On October 15, 2009, amid the economic crisis, Harley-Davidson announced that all production of Buell motorcycles would cease on October 30, 2009.
In November 2009, shortly after being dropped by Harley-Davidson, Buell launched Erik Buell Racing. Originally continuing by only producing and supporting race-only versions of the Buell 1125R. His most recent creations; now unrestricted by Harley-Davidson, the EBR 1190RS, the 1190RX and the 1190SX. The 1190 models are powered by the similar water cooled, 72 degree V-twin that powered the Buell 1125 however, the motors have been re-engineered with an increase in cc's to 1190, with a substantial power boost to 185 hp and 102 ft/lbs. of torque.
During July 2013 the Wall Street Journal reported Hero MotoCorp, a maker of high-end street motorcycles bought a 49.2% stake in Erik Buell Racing LLC, for $25 million. The remaining stake is held by Erik Buell, the founding chairman and chief executive of the East Troy, Wisconsin-based company.
In 2002 Buell was inducted into the AMA Motorcycle Hall of Fame.

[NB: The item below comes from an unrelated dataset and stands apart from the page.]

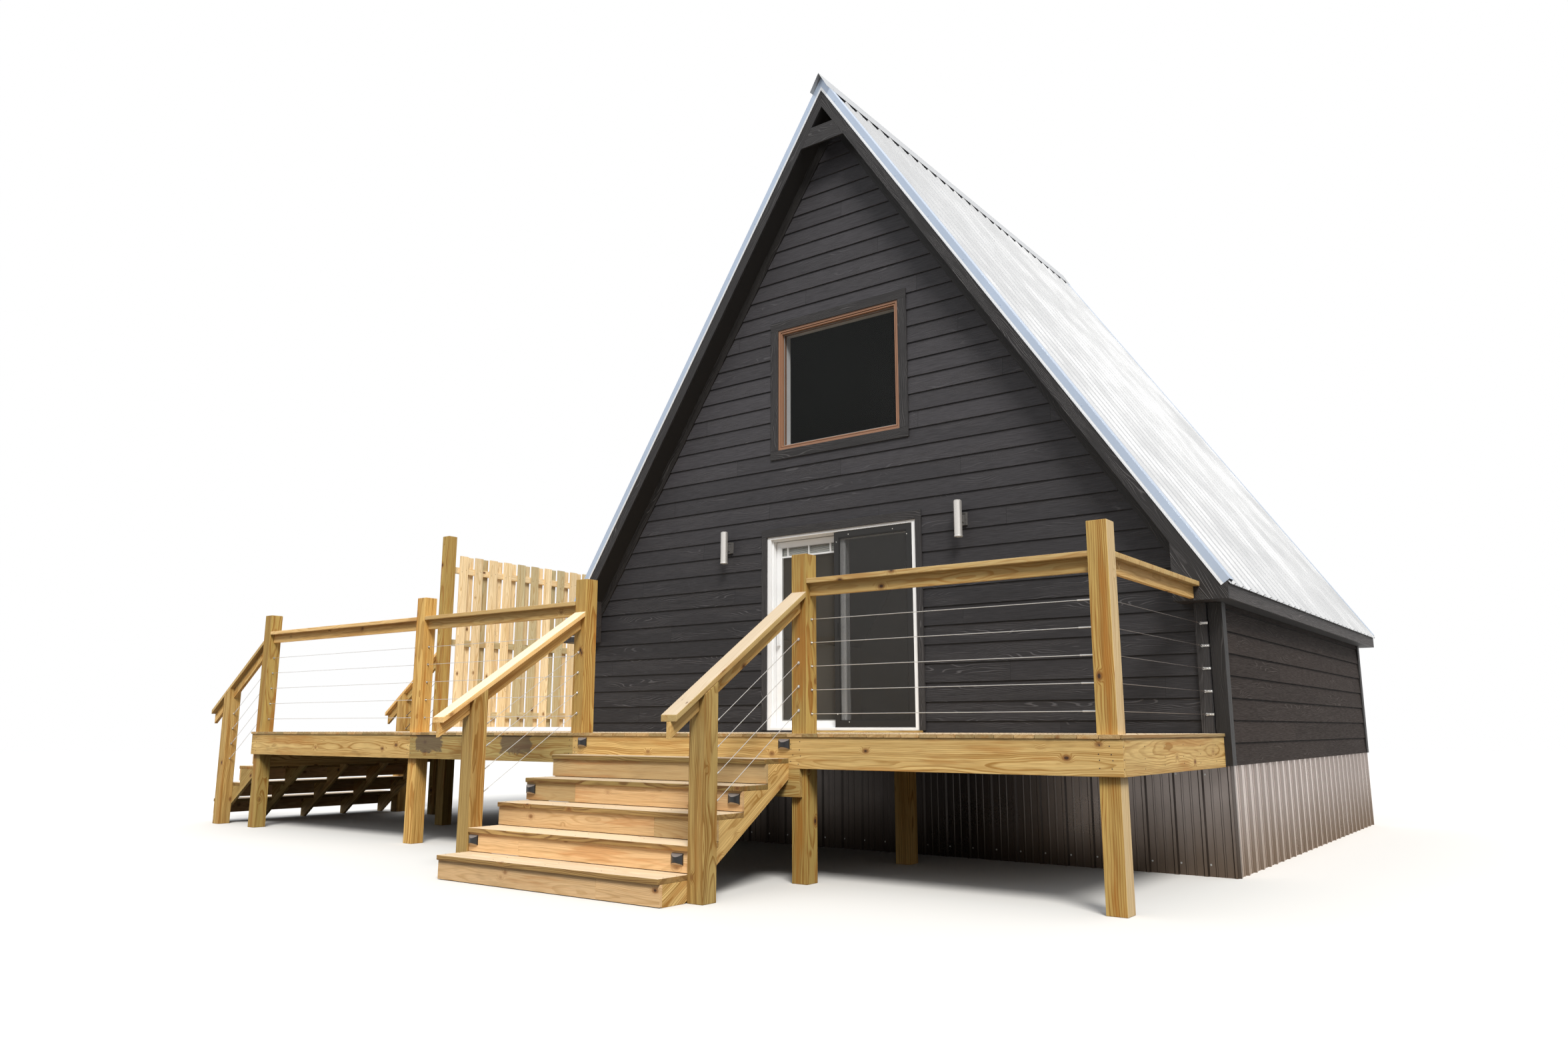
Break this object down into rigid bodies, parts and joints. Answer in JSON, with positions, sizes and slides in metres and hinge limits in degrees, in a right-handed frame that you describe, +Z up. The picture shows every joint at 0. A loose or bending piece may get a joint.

The very first (prototype) RW750 eventually found its fate as pieces in Erik's barn workshop, as is common for development machines. In 1998 a group of long-time Buell employees and supporters worked in secret to reassemble this bike using as many original pieces as they could find, hand crafting any missing pieces to bring it as close as possible to its 1983 racing condition. A new Buell 850 cc engine out of a D-sports racing car was used as the powerplant. The rebuilt bike was given to Erik Buell at the 1998 Race of Champions event, as a complete surprise to him.
The September 2011 issue of Motorcyclist magazine named Erik Buell the 2011 Motorcyclist Of The Year.